Considering these factors, it appears more likely that U.S. bond yields will be lower over a 6-12 month investment horizon.
The Renewable Sector, especially lithium has been somewhat on the nose this first half of 2024 and this isn’t solely due to Trumps likely negative stance on the industry but rather an oversupply, lesser than anticipated demand and a slower and harder transition than expected. Local Lithium names have struggled with declines in excess of 30-40% year to date. Lithium hasn’t been the only renewable that’s been in the spotlight, Copper too, has had quite the first half to the year. Copper another very important resource in the renewable energy transition rallied to over $5 on fears of shortages however, Copper is also a global growth leading indicator and since its highs has fallen away swiftly with fears of global economic slowdown and China may not come to the table with its economic stimulus packages as previously expected to get it out of its property downturn.

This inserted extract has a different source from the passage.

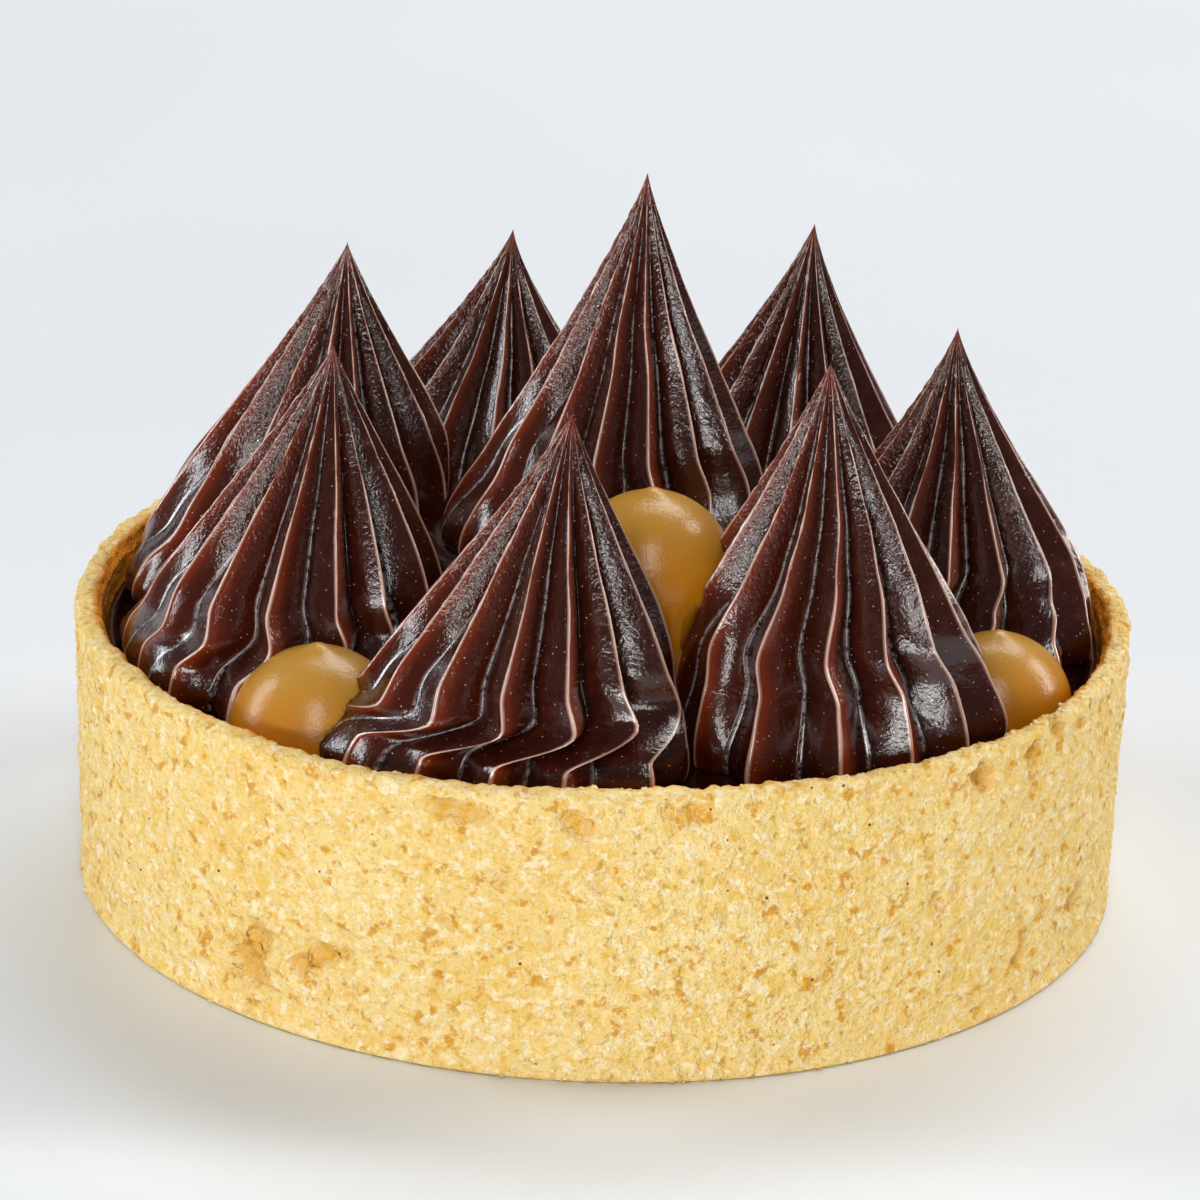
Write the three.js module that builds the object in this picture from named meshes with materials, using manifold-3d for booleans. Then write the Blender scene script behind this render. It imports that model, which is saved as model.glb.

With what’s been quite the bizarre and entertaining first half of the year the back end should be equally as exciting
The main event being the US election on November 4th, as we will bid farewell to President Biden who will take his place?
The currently unknown new Democrat nominee, Kamala? Gavin? Hillary? Maybe even Michelle? Or is it too late and Trump will find himself in the Oval Office once again.
Locally all eyes are on the RBA and what their next move will be.
Are they going to bite the bullet and hike interest rates putting another nail in the coffin for mortgage holders? Will they sit put and hope inflation tames itself? Might they even cut rates if the Australian economy finds itself in a spot of bother later into the year?
As always, we will be watching eagerly yet tentatively.
All the best for the remainder of the year.